### PROBLEM DESCRIPTION
Reproduce the entries exactly.
(begin)
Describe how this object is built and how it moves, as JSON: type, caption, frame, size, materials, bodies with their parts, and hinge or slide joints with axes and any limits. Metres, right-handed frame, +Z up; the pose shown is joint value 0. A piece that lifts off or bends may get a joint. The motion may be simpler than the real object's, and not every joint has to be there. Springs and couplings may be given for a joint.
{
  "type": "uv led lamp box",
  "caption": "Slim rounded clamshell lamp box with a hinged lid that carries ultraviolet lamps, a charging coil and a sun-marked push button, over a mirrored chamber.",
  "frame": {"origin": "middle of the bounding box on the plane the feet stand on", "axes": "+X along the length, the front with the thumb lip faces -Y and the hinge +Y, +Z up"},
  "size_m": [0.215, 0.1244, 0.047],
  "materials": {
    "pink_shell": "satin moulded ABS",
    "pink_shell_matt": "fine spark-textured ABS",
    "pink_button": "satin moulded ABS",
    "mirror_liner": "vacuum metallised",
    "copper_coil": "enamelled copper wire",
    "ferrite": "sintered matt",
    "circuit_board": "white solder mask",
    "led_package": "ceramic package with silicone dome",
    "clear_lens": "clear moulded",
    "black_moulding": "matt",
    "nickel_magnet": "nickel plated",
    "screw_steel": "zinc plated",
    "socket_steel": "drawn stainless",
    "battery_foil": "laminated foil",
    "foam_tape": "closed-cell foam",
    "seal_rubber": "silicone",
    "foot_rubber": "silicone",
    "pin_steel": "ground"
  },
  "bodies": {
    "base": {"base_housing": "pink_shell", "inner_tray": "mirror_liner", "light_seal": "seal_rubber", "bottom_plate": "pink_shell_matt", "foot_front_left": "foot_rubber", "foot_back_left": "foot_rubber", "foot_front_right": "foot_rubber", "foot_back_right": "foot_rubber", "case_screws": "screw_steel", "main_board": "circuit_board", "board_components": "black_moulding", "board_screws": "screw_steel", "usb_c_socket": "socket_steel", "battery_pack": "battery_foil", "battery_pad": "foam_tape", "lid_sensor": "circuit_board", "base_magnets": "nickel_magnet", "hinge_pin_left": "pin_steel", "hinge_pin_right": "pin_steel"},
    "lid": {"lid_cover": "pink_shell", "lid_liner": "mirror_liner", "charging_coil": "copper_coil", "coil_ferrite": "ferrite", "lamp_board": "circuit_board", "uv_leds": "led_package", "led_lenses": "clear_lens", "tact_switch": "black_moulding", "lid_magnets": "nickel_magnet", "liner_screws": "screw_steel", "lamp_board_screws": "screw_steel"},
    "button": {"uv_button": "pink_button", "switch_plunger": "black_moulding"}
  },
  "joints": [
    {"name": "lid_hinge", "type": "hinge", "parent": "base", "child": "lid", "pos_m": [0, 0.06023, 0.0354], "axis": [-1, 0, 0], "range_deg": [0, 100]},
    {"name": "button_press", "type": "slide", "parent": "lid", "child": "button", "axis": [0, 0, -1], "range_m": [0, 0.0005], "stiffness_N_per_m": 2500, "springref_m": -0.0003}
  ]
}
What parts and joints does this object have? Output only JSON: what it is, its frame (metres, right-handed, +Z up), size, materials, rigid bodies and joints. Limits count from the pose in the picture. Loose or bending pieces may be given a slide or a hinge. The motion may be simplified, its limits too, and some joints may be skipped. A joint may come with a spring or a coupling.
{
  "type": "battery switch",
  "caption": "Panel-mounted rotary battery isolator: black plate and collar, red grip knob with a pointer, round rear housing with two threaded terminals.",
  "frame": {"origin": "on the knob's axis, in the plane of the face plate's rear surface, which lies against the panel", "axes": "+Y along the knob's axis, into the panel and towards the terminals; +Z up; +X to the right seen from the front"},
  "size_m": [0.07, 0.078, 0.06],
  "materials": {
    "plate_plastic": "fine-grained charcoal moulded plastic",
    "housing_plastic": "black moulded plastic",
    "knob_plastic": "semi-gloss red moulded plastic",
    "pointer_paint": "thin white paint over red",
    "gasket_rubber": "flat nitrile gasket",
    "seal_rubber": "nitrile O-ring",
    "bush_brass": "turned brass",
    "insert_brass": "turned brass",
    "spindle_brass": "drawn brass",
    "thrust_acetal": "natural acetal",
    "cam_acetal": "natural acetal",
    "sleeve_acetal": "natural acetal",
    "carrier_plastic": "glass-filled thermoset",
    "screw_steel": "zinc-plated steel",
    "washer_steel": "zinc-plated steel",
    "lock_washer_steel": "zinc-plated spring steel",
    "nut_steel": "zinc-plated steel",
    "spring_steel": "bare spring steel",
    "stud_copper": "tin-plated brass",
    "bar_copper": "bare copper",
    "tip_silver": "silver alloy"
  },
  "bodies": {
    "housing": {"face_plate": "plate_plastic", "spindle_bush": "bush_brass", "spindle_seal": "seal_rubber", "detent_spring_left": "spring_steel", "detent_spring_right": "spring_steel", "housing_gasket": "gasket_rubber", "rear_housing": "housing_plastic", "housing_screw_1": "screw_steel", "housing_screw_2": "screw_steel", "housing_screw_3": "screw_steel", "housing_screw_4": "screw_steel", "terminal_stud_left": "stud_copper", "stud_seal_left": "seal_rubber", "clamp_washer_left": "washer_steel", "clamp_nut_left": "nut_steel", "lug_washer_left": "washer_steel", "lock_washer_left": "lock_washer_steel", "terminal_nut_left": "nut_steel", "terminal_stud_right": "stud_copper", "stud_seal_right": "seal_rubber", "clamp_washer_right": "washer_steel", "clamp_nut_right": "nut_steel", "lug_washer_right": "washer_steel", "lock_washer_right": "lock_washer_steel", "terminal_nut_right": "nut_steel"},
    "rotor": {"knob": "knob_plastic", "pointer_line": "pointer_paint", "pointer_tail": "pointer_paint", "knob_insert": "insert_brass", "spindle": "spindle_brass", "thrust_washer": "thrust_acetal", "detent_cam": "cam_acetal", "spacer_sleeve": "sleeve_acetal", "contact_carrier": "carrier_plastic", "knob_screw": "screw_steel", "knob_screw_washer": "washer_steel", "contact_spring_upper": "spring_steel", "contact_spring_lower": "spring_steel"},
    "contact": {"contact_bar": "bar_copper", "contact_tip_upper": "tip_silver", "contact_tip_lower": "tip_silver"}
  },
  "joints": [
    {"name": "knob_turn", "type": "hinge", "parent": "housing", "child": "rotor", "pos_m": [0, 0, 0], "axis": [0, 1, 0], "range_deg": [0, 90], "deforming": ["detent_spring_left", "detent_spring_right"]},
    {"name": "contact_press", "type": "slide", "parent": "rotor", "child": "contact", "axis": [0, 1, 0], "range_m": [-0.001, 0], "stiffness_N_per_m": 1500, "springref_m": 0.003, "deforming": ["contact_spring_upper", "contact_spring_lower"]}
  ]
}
(end)
### FULL OUTPUT
Describe how this object is built and how it moves, as JSON: type, caption, frame, size, materials, bodies with their parts, and hinge or slide joints with axes and any limits. Metres, right-handed frame, +Z up; the pose shown is joint value 0. A piece that lifts off or bends may get a joint. The motion may be simpler than the real object's, and not every joint has to be there. Springs and couplings may be given for a joint.
{
  "type": "uv led lamp box",
  "caption": "Slim rounded clamshell lamp box with a hinged lid that carries ultraviolet lamps, a charging coil and a sun-marked push button, over a mirrored chamber.",
  "frame": {"origin": "middle of the bounding box on the plane the feet stand on", "axes": "+X along the length, the front with the thumb lip faces -Y and the hinge +Y, +Z up"},
  "size_m": [0.215, 0.1244, 0.047],
  "materials": {
    "pink_shell": "satin moulded ABS",
    "pink_shell_matt": "fine spark-textured ABS",
    "pink_button": "satin moulded ABS",
    "mirror_liner": "vacuum metallised",
    "copper_coil": "enamelled copper wire",
    "ferrite": "sintered matt",
    "circuit_board": "white solder mask",
    "led_package": "ceramic package with silicone dome",
    "clear_lens": "clear moulded",
    "black_moulding": "matt",
    "nickel_magnet": "nickel plated",
    "screw_steel": "zinc plated",
    "socket_steel": "drawn stainless",
    "battery_foil": "laminated foil",
    "foam_tape": "closed-cell foam",
    "seal_rubber": "silicone",
    "foot_rubber": "silicone",
    "pin_steel": "ground"
  },
  "bodies": {
    "base": {"base_housing": "pink_shell", "inner_tray": "mirror_liner", "light_seal": "seal_rubber", "bottom_plate": "pink_shell_matt", "foot_front_left": "foot_rubber", "foot_back_left": "foot_rubber", "foot_front_right": "foot_rubber", "foot_back_right": "foot_rubber", "case_screws": "screw_steel", "main_board": "circuit_board", "board_components": "black_moulding", "board_screws": "screw_steel", "usb_c_socket": "socket_steel", "battery_pack": "battery_foil", "battery_pad": "foam_tape", "lid_sensor": "circuit_board", "base_magnets": "nickel_magnet", "hinge_pin_left": "pin_steel", "hinge_pin_right": "pin_steel"},
    "lid": {"lid_cover": "pink_shell", "lid_liner": "mirror_liner", "charging_coil": "copper_coil", "coil_ferrite": "ferrite", "lamp_board": "circuit_board", "uv_leds": "led_package", "led_lenses": "clear_lens", "tact_switch": "black_moulding", "lid_magnets": "nickel_magnet", "liner_screws": "screw_steel", "lamp_board_screws": "screw_steel"},
    "button": {"uv_button": "pink_button", "switch_plunger": "black_moulding"}
  },
  "joints": [
    {"name": "lid_hinge", "type": "hinge", "parent": "base", "child": "lid", "pos_m": [0, 0.06023, 0.0354], "axis": [-1, 0, 0], "range_deg": [0, 100]},
    {"name": "button_press", "type": "slide", "parent": "lid", "child": "button", "axis": [0, 0, -1], "range_m": [0, 0.0005], "stiffness_N_per_m": 2500, "springref_m": -0.0003}
  ]
}
What parts and joints does this object have? Output only JSON: what it is, its frame (metres, right-handed, +Z up), size, materials, rigid bodies and joints. Limits count from the pose in the picture. Loose or bending pieces may be given a slide or a hinge. The motion may be simplified, its limits too, and some joints may be skipped. A joint may come with a spring or a coupling.
{
  "type": "battery switch",
  "caption": "Panel-mounted rotary battery isolator: black plate and collar, red grip knob with a pointer, round rear housing with two threaded terminals.",
  "frame": {"origin": "on the knob's axis, in the plane of the face plate's rear surface, which lies against the panel", "axes": "+Y along the knob's axis, into the panel and towards the terminals; +Z up; +X to the right seen from the front"},
  "size_m": [0.07, 0.078, 0.06],
  "materials": {
    "plate_plastic": "fine-grained charcoal moulded plastic",
    "housing_plastic": "black moulded plastic",
    "knob_plastic": "semi-gloss red moulded plastic",
    "pointer_paint": "thin white paint over red",
    "gasket_rubber": "flat nitrile gasket",
    "seal_rubber": "nitrile O-ring",
    "bush_brass": "turned brass",
    "insert_brass": "turned brass",
    "spindle_brass": "drawn brass",
    "thrust_acetal": "natural acetal",
    "cam_acetal": "natural acetal",
    "sleeve_acetal": "natural acetal",
    "carrier_plastic": "glass-filled thermoset",
    "screw_steel": "zinc-plated steel",
    "washer_steel": "zinc-plated steel",
    "lock_washer_steel": "zinc-plated spring steel",
    "nut_steel": "zinc-plated steel",
    "spring_steel": "bare spring steel",
    "stud_copper": "tin-plated brass",
    "bar_copper": "bare copper",
    "tip_silver": "silver alloy"
  },
  "bodies": {
    "housing": {"face_plate": "plate_plastic", "spindle_bush": "bush_brass", "spindle_seal": "seal_rubber", "detent_spring_left": "spring_steel", "detent_spring_right": "spring_steel", "housing_gasket": "gasket_rubber", "rear_housing": "housing_plastic", "housing_screw_1": "screw_steel", "housing_screw_2": "screw_steel", "housing_screw_3": "screw_steel", "housing_screw_4": "screw_steel", "terminal_stud_left": "stud_copper", "stud_seal_left": "seal_rubber", "clamp_washer_left": "washer_steel", "clamp_nut_left": "nut_steel", "lug_washer_left": "washer_steel", "lock_washer_left": "lock_washer_steel", "terminal_nut_left": "nut_steel", "terminal_stud_right": "stud_copper", "stud_seal_right": "seal_rubber", "clamp_washer_right": "washer_steel", "clamp_nut_right": "nut_steel", "lug_washer_right": "washer_steel", "lock_washer_right": "lock_washer_steel", "terminal_nut_right": "nut_steel"},
    "rotor": {"knob": "knob_plastic", "pointer_line": "pointer_paint", "pointer_tail": "pointer_paint", "knob_insert": "insert_brass", "spindle": "spindle_brass", "thrust_washer": "thrust_acetal", "detent_cam": "cam_acetal", "spacer_sleeve": "sleeve_acetal", "contact_carrier": "carrier_plastic", "knob_screw": "screw_steel", "knob_screw_washer": "washer_steel", "contact_spring_upper": "spring_steel", "contact_spring_lower": "spring_steel"},
    "contact": {"contact_bar": "bar_copper", "contact_tip_upper": "tip_silver", "contact_tip_lower": "tip_silver"}
  },
  "joints": [
    {"name": "knob_turn", "type": "hinge", "parent": "housing", "child": "rotor", "pos_m": [0, 0, 0], "axis": [0, 1, 0], "range_deg": [0, 90], "deforming": ["detent_spring_left", "detent_spring_right"]},
    {"name": "contact_press", "type": "slide", "parent": "rotor", "child": "contact", "axis": [0, 1, 0], "range_m": [-0.001, 0], "stiffness_N_per_m": 1500, "springref_m": 0.003, "deforming": ["contact_spring_upper", "contact_spring_lower"]}
  ]
}